Telkom appoints PwC to avoid delisting

The Jakarta Post, Jakarta

Publicly-listed telecommunications company PT Telkom announced
on Thursday it had appointed PricewaterhouseCoopers (PwC) to
audit its 2002 financial report in a bid to avoid the delisting
of its shares in the U.S. stock market.

Telkom said in a press statement that PwC had accepted the
task, but the audit process might take between 2 and 3 months.

This has raised concerns that Telkom would not be able to meet
the July 15 deadline set by the U.S. Securities & Exchange
Commission (SEC), sending the company's shares on the Jakarta
Stock Exchange down by 0.6 percent at midday.

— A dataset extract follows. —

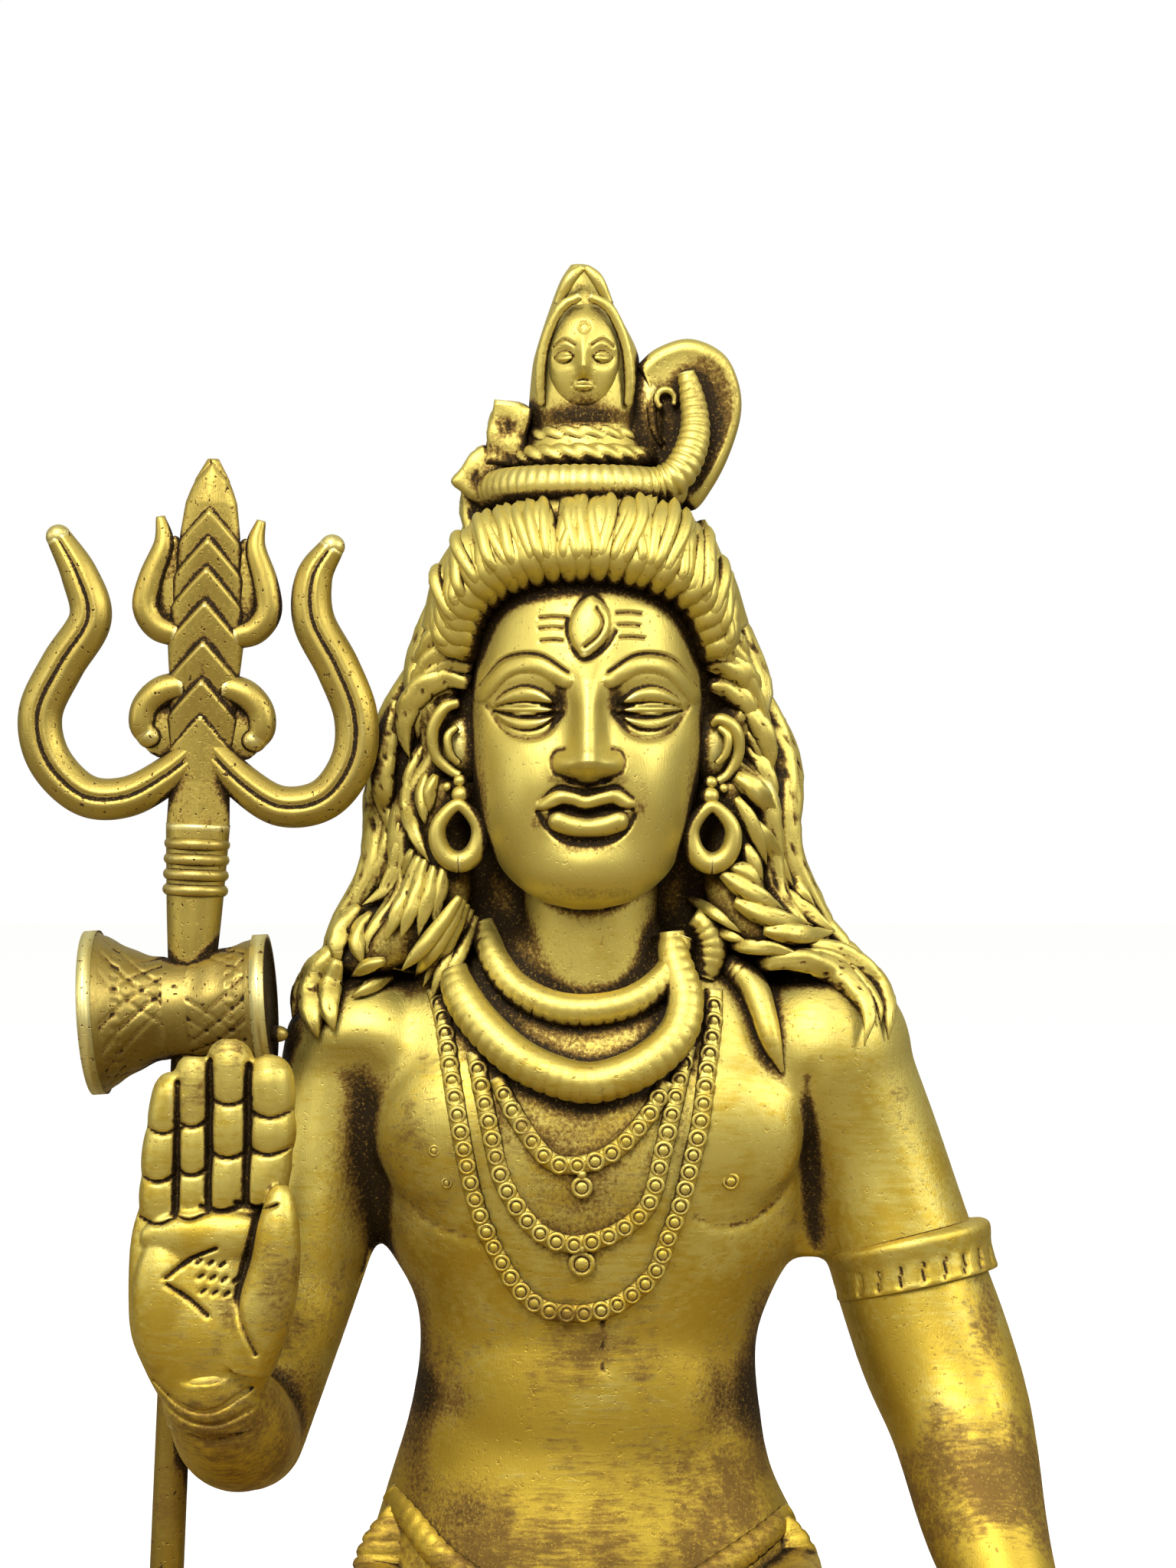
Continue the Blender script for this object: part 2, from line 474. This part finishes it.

Telkom said it would ask for an extension of the deadline.
Dow Jones said that the company has hired New York law firm
Skadden, Arps, Slate, Meagher & Flom LLP to assist it in talks
with the SEC.

The SEC has demanded that Telkom, whose shares are both listed
in Jakarta and on the New York Stock Exchange, resubmit its 2002
accounts because the initial report was audited by an accounting
firm which was not properly registered in the U.S. The U.S.
market watchdog gave Telkom until June 30, extendible until July
15, or risk delisting

Telkom, which is 51 percent controlled by the government, has
run up against difficulties in quickly fulfilling the SEC demand
as many of the major international accounting firms cannot audit
the Telkom accounts due to conflicts of interest.

Deloitte Touche Tohmatsu audited Telkom's 2001 results but
left the company last year after a dispute with the government
over the audit of another state-owned company.

At the time PwC was still auditing a Telkom joint venture,
although it is no longer in that job now, making it free to work
for Telkom.

According to the initial version of the 2002 finance report,
Telkom made a net profit of Rp 8.34 trillion, nearly double the
2001 result.

Telkom's shares in Jakarta fell by 0.6 percent to Rp 4,350 in
the first trading session on Wednesday as investors feared that
the company would not be able to meet the SEC deadline. But late
buying in the company lifted the shares by 1.1 percent to Rp
4,425 after investors came to believe that Telkom's success in
finding an acceptable auditor was a positive step in resolving
its problems with the SEC.

"It's good news for Telkom in the long run," Sjed Al Idid, a
telecom analyst at ING in Singapore, was quoted by Dow Jones.
"The news ended uncertainty about Telkom's ability to name an
auditor that is in compliance with the SEC."